Alors que les derniers feux éditoriaux du bicentenaire napoléonien viennent de s’éteindre, voici une monographie régionale dont l’intérêt et la qualité méritent d’être saluées. Consacrée aux grognards des Deux-Sèvres, elle extirpe du néant certains des protagonistes les plus humbles et les plus anonymes des guerres du Premier Empire en tirant parti de la documentation rare et fugace représentée par leurs traces épistolaires. La démarche n’est pas inédite. Des recueils analogues ont déjà été publiés antérieurement. Mais l’approche adoptée par Laurent Delenne est différente.
Elle ne se limite pas à considérer les éléments de correspondance collectés comme de simples sources d’information. Replaçant leur témoignage dans son environnement, elle parvient à retracer la vie et le destin de chacun des auteurs de lettres, étudiés de façon approfondie sur le plan personnel. Le résultat de ce labeur monumental sollicitant toutes les ressources archivistiques est impressionnant d’exhaustivité. Le faisceau de biographies individuelles qui en résulte dessine un passionnant portrait collectif.
Ce résultat est l’aboutissement de quatorze ans de recherches effectuées par Laurent Delenne, agent des Archives départementales des Deux-Sèvres. Il a réuni un corpus de 110 missives émanant de grognards nés ou domiciliés dans ce département. Quelques-unes ont été préservées jusqu’à nos jours dans un contexte familial. Mais la plupart sont des vestiges archivés dans un cadre administratif ou juridique, à titre de preuve légale de la présence aux armées de leurs émetteurs.
Leur exploitation a donné lieu à un travail de collecte documentaire d’une envergure impressionnante. Il a fallu toute la patience et la méthode d’un archiviste expérimenté pour y aboutir. Des sources de tout ordre ont fait l’objet d’un dépouillement minutieux pour compléter l’enquête biographique sur leurs auteurs. Pour ce faire, les fonds militaires tant départementaux que nationaux, l’état-civil, la documentation judiciaire et successorale ont notamment été exploités. Le fruit de ce long effort est une synthèse très réussie, à la construction claire et didactique et d’une lecture agréable.

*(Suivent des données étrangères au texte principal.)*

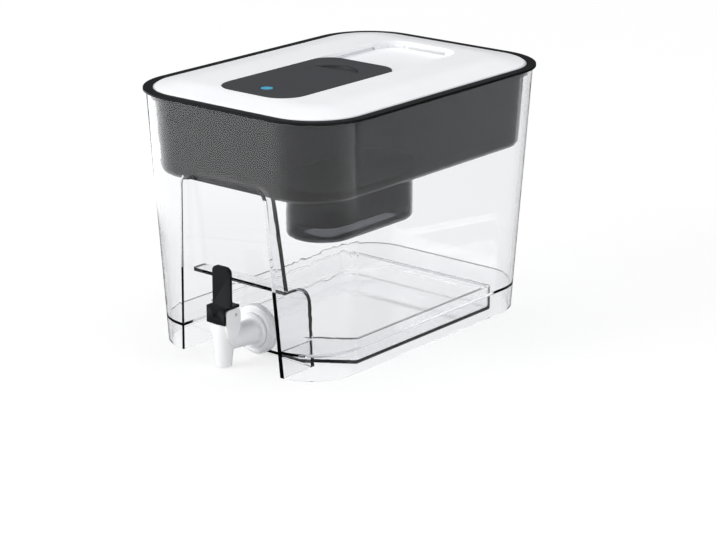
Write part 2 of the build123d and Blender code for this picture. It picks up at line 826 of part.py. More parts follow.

Introduit par une présentation générale des modalités de l’application de la conscription dans les Deux-Sèvres, l’ouvrage est organisé de façon thématique. Il s’appuie sur un matériau épistolaire à la fois émouvant et ingrat, en raison d’un contenu relativement stéréotypé, au narratif assez pauvre en détails descriptifs. Le propos est centré sur les relations affectives, familiales et amicales, les besoin financiers et les conditions de vie matérielle des troupiers. Une obsession récurrente du prix des denrées (pain, viande, vin, bière, cidre…) semble universellement partagée. Sans doute est-ce là l’expression d’une comparaison avec les conditions de vie au pays natal qui est mesurable par tous.
Messages d’individus qui sont presque tous d’origine populaire ou du moins d’un milieu social modeste, ces courriers sont des « archives des gens simples » (Yves-Marie Bercé). Le plus grand nombre est issu du monde rural. La plupart sont très peu instruits (même si les membres de la minorité protestante le sont davantage que les autres) et beaucoup ont dû recourir à un truchement pour dicter leur courrier.
Leur destin militaire est obscur et marqué par la souffrance. Soldats ou petits gradés, ces jeunes hommes n’ont guère d’avenir. L’issue de leur parcours, ponctué par l’épuisement, la maladie et les blessures, est souvent tragique. Sur les 104 combattants étudiés par l’ouvrage, 60 sont morts ou ont disparu sous les drapeaux. Quelques cas témoignent des problématiques de l’insoumission (fraudes à la réforme, désertion) ou du remplacement, des modalités de la reconnaissance officielle (mariages impériaux, pensions, médaille de Sainte-Hélène), de la reconversion civile, voire de la dissidence politique (bonapartisme sous la Restauration).
Autant de destinées parfois étonnantes et toujours attachantes, présentées dans l’écrin d’une maquette élégante et soignée, qu’enjolive une iconographie abondante et d’excellente qualité. Sur le fond comme dans la forme, voilà donc un livre particulièrement recommandable aux spécialistes de la période comme aux amateurs avertis. Démonstration de méthode, leçon d’histoire et plaisir de lecture sont au rendez-vous. Tous les ingrédients d’un beau travail de référence sont ainsi réunis.